Short exercise
Repeat only the lines from the one containing "for name, piece" through the one containing "imported = [obj", exactly as written, both ends included.

==== Given material

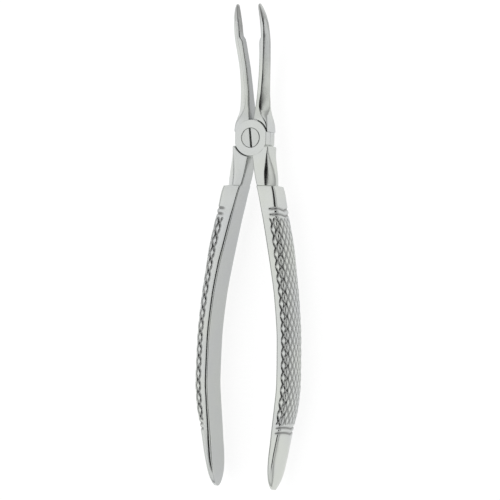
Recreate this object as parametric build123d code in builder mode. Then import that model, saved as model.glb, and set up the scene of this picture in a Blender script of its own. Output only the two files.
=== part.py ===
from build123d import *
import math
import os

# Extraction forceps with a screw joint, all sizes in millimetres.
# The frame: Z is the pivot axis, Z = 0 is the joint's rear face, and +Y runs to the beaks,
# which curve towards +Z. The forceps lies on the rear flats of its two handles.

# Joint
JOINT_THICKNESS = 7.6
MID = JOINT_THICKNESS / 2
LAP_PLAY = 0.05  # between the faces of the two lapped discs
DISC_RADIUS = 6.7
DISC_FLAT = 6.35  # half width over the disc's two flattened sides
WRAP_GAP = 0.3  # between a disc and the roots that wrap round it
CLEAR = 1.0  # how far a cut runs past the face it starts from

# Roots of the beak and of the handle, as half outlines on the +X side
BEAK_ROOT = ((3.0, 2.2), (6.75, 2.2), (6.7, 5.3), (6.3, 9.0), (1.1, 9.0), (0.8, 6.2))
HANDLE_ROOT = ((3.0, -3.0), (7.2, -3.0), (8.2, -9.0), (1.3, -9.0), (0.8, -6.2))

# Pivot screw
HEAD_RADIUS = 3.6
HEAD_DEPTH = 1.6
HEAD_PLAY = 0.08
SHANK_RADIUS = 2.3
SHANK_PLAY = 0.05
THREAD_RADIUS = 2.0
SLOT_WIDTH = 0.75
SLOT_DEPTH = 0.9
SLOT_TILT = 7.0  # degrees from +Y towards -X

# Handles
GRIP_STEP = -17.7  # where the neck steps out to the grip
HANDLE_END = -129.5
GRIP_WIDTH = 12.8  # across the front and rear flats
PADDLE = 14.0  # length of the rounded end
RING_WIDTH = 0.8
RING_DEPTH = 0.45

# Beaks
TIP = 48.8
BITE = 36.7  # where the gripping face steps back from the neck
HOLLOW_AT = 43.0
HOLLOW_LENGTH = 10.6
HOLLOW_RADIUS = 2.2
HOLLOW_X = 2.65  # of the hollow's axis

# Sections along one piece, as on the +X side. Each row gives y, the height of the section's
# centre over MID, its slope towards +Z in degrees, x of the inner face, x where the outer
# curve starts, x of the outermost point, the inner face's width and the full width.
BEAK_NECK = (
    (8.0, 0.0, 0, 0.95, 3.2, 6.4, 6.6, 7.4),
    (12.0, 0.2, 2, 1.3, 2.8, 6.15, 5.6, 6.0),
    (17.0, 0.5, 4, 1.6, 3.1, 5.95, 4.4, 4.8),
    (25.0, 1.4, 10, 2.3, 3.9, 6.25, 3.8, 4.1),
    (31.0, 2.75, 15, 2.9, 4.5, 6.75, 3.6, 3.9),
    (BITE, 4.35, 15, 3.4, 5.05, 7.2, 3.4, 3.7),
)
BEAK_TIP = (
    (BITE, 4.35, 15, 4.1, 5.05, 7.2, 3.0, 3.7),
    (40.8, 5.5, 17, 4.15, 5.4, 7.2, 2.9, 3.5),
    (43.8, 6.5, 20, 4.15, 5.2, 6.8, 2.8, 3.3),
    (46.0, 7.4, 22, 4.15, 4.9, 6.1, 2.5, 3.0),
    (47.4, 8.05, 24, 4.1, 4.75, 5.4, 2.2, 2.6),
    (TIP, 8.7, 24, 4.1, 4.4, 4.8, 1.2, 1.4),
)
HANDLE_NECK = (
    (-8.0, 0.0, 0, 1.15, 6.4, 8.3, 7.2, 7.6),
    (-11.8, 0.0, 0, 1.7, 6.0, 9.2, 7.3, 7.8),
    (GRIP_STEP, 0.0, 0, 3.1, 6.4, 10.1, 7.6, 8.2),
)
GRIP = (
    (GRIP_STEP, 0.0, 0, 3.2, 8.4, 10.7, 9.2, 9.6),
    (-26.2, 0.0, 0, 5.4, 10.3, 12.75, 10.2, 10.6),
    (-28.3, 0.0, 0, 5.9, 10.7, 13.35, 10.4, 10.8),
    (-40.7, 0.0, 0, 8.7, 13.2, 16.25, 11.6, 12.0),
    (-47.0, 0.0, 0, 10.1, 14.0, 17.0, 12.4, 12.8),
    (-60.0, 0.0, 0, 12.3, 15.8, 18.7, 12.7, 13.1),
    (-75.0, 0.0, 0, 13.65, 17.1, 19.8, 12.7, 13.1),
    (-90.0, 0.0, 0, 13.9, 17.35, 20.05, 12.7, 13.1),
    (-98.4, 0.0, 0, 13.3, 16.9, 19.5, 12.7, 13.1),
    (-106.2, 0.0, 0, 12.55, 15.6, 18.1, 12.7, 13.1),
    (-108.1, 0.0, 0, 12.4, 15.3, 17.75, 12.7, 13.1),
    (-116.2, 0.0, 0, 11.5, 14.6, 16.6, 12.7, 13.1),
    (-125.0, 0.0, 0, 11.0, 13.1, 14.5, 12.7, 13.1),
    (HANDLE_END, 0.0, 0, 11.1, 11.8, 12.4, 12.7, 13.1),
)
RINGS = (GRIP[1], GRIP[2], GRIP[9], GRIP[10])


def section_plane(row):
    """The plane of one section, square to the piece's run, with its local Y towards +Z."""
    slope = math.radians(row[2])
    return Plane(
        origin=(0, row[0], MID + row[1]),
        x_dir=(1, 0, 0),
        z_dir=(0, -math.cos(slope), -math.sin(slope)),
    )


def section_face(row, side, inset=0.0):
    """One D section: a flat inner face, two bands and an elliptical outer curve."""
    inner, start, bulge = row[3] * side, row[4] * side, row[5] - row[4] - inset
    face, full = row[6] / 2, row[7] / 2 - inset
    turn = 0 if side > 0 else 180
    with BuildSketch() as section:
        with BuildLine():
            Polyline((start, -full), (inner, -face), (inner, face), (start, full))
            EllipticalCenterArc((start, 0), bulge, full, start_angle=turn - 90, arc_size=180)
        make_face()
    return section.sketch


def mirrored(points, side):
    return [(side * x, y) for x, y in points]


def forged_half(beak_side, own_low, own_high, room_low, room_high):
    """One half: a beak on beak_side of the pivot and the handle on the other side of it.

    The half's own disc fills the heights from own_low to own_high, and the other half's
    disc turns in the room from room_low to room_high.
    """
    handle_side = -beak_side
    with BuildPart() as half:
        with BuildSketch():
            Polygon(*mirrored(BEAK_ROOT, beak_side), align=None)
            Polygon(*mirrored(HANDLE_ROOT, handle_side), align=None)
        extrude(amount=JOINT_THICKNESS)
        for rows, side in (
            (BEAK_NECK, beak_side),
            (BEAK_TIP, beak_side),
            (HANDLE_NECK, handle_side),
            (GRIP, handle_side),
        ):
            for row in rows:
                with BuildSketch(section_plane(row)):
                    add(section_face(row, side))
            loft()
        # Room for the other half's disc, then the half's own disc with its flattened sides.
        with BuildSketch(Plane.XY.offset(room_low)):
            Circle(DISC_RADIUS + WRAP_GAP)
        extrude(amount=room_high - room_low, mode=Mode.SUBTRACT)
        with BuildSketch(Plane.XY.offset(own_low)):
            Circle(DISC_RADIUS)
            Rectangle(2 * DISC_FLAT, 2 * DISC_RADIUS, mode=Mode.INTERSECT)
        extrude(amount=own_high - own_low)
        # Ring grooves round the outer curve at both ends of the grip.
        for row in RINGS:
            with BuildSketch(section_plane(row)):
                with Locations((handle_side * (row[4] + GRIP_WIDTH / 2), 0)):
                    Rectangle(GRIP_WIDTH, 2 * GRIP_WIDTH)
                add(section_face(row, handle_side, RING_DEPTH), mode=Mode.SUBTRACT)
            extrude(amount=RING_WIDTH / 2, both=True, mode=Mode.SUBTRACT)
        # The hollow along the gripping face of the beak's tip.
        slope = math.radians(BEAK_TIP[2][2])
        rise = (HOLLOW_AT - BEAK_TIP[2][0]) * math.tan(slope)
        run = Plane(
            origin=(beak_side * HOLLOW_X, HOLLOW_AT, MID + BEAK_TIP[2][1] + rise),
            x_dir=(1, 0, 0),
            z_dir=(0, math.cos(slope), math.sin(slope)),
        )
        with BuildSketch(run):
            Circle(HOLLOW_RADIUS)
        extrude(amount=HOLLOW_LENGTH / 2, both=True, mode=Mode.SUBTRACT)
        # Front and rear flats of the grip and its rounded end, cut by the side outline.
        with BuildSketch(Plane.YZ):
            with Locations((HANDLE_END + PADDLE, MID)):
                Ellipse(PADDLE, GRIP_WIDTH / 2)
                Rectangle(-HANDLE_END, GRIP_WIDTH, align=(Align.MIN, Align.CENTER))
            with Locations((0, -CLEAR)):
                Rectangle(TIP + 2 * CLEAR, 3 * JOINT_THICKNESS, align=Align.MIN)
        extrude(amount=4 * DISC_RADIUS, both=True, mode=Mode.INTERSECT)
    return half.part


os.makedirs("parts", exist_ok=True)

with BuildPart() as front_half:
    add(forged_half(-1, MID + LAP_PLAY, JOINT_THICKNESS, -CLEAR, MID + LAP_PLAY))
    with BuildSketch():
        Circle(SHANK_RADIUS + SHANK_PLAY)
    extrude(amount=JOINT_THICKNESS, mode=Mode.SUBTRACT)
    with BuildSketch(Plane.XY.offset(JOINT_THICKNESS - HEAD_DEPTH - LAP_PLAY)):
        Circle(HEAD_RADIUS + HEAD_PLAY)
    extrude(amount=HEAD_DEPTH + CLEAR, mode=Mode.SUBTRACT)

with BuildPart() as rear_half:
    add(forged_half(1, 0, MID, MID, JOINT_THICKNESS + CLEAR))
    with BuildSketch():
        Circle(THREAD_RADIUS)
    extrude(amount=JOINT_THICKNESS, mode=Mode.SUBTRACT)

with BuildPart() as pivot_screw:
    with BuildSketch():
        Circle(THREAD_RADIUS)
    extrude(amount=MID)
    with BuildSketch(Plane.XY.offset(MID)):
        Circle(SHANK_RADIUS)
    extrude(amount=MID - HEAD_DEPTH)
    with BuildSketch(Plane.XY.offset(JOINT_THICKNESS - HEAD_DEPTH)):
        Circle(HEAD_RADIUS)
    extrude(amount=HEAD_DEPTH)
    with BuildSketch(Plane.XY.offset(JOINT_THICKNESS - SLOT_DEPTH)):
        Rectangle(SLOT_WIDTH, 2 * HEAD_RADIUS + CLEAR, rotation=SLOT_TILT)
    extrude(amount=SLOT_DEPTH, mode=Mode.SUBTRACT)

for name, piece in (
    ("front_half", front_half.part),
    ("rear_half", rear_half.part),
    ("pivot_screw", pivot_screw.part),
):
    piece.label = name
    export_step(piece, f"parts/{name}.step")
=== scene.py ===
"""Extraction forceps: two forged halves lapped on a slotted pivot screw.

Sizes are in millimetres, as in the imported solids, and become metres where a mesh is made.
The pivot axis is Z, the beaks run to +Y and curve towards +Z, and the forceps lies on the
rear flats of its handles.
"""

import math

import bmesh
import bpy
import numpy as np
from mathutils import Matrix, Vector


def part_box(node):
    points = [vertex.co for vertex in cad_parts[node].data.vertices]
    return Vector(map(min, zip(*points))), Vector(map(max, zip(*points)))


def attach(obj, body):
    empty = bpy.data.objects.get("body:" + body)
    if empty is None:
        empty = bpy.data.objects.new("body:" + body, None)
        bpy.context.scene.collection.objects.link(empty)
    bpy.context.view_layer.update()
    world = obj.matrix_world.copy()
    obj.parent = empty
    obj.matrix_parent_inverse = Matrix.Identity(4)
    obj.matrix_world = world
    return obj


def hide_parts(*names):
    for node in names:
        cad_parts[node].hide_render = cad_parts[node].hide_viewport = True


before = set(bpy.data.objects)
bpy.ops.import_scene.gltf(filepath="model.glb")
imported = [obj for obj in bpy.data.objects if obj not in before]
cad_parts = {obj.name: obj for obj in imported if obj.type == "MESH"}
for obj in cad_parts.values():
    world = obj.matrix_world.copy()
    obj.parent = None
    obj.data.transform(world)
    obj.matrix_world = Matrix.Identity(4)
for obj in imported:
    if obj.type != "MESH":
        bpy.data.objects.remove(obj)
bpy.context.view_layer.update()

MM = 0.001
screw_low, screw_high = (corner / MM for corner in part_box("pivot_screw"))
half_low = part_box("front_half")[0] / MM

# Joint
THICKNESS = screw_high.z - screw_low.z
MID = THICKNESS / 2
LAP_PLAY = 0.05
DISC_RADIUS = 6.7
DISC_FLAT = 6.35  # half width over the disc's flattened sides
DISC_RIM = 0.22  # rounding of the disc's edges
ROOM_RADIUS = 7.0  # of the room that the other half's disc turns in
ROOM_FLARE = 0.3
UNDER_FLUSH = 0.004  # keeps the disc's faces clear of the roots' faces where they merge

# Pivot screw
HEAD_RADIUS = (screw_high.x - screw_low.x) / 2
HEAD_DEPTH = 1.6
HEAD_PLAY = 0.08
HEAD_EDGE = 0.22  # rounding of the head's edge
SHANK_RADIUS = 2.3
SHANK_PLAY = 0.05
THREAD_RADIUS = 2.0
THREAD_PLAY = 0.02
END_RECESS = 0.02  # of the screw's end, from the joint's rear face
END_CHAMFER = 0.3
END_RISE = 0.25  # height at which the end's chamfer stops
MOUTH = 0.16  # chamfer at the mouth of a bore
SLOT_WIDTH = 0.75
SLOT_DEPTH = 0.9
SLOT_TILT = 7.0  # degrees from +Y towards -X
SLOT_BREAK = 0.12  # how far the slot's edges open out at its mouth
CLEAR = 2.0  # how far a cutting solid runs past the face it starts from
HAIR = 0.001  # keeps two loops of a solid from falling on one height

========

Answer to the task
for name, piece in (
    ("front_half", front_half.part),
    ("rear_half", rear_half.part),
    ("pivot_screw", pivot_screw.part),
):
    piece.label = name
    export_step(piece, f"parts/{name}.step")
=== scene.py ===
"""Extraction forceps: two forged halves lapped on a slotted pivot screw.

Sizes are in millimetres, as in the imported solids, and become metres where a mesh is made.
The pivot axis is Z, the beaks run to +Y and curve towards +Z, and the forceps lies on the
rear flats of its handles.
"""

import math

import bmesh
import bpy
import numpy as np
from mathutils import Matrix, Vector


def part_box(node):
    points = [vertex.co for vertex in cad_parts[node].data.vertices]
    return Vector(map(min, zip(*points))), Vector(map(max, zip(*points)))


def attach(obj, body):
    empty = bpy.data.objects.get("body:" + body)
    if empty is None:
        empty = bpy.data.objects.new("body:" + body, None)
        bpy.context.scene.collection.objects.link(empty)
    bpy.context.view_layer.update()
    world = obj.matrix_world.copy()
    obj.parent = empty
    obj.matrix_parent_inverse = Matrix.Identity(4)
    obj.matrix_world = world
    return obj


def hide_parts(*names):
    for node in names:
        cad_parts[node].hide_render = cad_parts[node].hide_viewport = True


before = set(bpy.data.objects)
bpy.ops.import_scene.gltf(filepath="model.glb")
imported = [obj for obj in bpy.data.objects if obj not in before]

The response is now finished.